Boise Cascade, Hecla Mining and US Ecology each have a single woman board member, while U.S. Geothermal and Pet IQ have none. A company often properly characterized as conservative to a fault, Idaho Power Co., actually has three women among its 10 board members.

There is abundant research — the global nonprofit Catalyst collects much of it — that clearly shows diversifying a corporate boardroom, and particularly advancing women to key governance positions, leads to improved financial performance, helps promote innovation and even reduces controversies related to how a company is managed.

California recently mandated that every publicly traded company in the state have at least one woman on its board by the end of the year and as many as three by 2021. Some experts have suggested that mandates or quotas will inevitably lead to legal challenges and then-Gov. Jerry Brown signed the legislation even while expressing concern about how it will work in practice.

Still, Iceland, Norway and France have shaken up corporate governance by instituting quotas that require certain levels of female representation in the boardroom. In 2017, women occupied more than 40 percent of the board seats in the largest public companies in all three countries, a major improvement from 10 years earlier.

Idaho being Idaho, don’t hold your breath waiting for the Legislature to mandate female representation on the boards of companies located or operating in the state, and such a mandate may not be the most effective way to create these opportunities for women.

New York Times columnist Andrew Ross Sorkin suggests, “Investors, big and small, can use their influence to press corporate boards to diversify. Firms like BlackRock and pension funds like CalPERS, the California Public Employees’ Retirement System, are already working to effect change.”

The Public Employee Retirement Fund of Idaho, or PERSI, currently has $17 billion under management on behalf of tens of thousands of beneficiaries. That’s $17 billion worth of leverage if the PERSI board wants to exercise that leverage. The board, by the way, currently has a vacancy and Gov. Brad Little should appoint a woman to join the two already on the board, creating a female majority.

As Sorkin notes, the huge California public retirement system told more than 500 companies in 2017 that they needed to improve diversity, and the California fund has “voted against directors at companies that have failed to respond to its requests.” It’s worth noting that more than half of the members of the CalPERS’ board are female.

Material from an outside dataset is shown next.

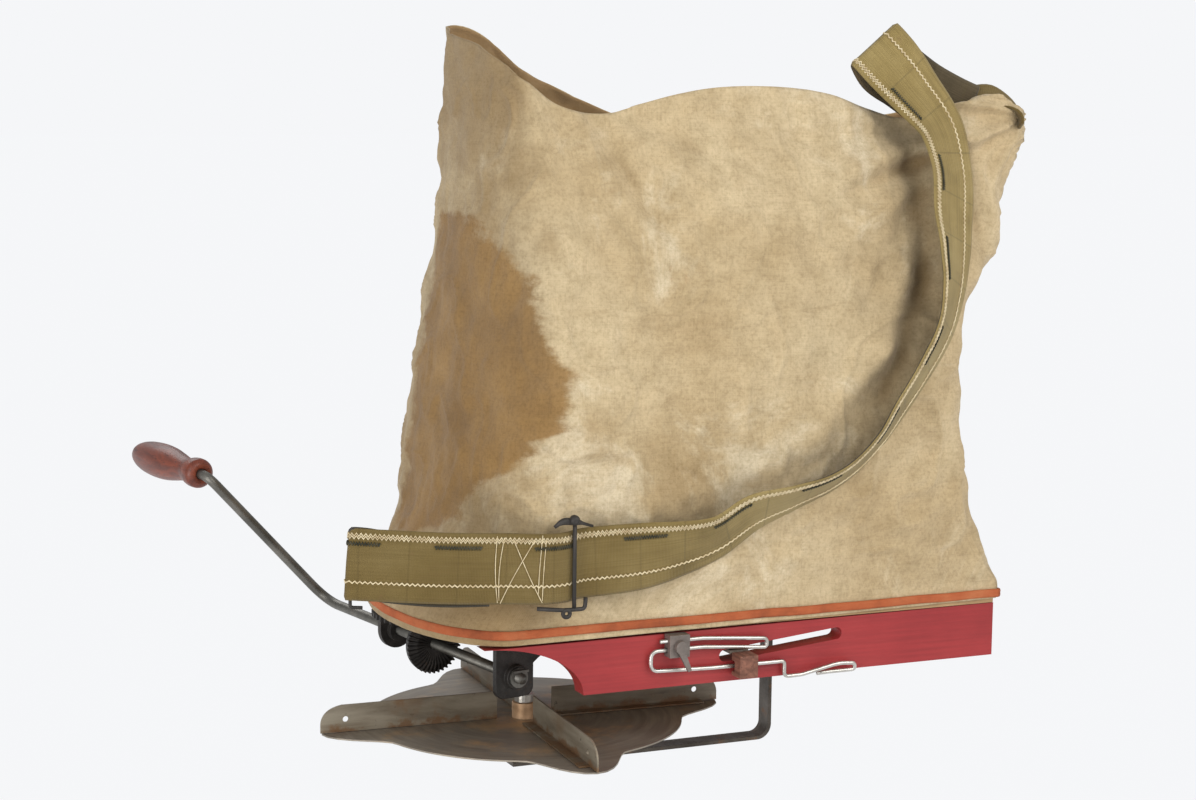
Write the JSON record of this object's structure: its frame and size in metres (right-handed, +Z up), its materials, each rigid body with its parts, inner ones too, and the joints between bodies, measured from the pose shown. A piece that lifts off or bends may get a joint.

Ultimately, however, and for the near term at least, it is corporate CEOs and corporate board members — mostly older white males — who must change the dynamic that keeps women out of too many boardrooms and prevents too much talent from contributing. If business leaders make more opportunities for women a genuine priority, it will happen and at a much faster rate.

When Rankin ran for Congress in Montana in 1916, the huge Anaconda Copper Mining Co., one of the industrial giants of its day, dominated the state’s economy. She was no fan of “the Company,” regularly lamenting its influence over Montana politicians and its disdain for its workers and their unions. The big boss of Anaconda was a tough Irish businessman named Cornelius “Con” Kelley, a titan of American industry. When Kelley died in 1957 it took two long paragraphs in his New York Times obituary to list his dozens of corporate directorships. It is a safe bet he never shared the boardroom with a woman.

Rankin, after two terms in Congress separated by more than 20 years, never served on a corporate board. And as a proud Republican progressive of the old school, she would likely have been appalled by the thought of lending such support to a corporate cause.

Rankin lived out her life as a pacifist, an advocate for women, education and peace, even leading a protest against the Vietnam War at age 88. Change comes slowly — too slowly much of the time. Montana hasn’t elected another woman to Congress since Rankin was last on the ballot in 1940.

We should do better.

Johnson served as press secretary and chief of staff to the late former Idaho Gov. Cecil D. Andrus. He lives in Manzanita, Ore.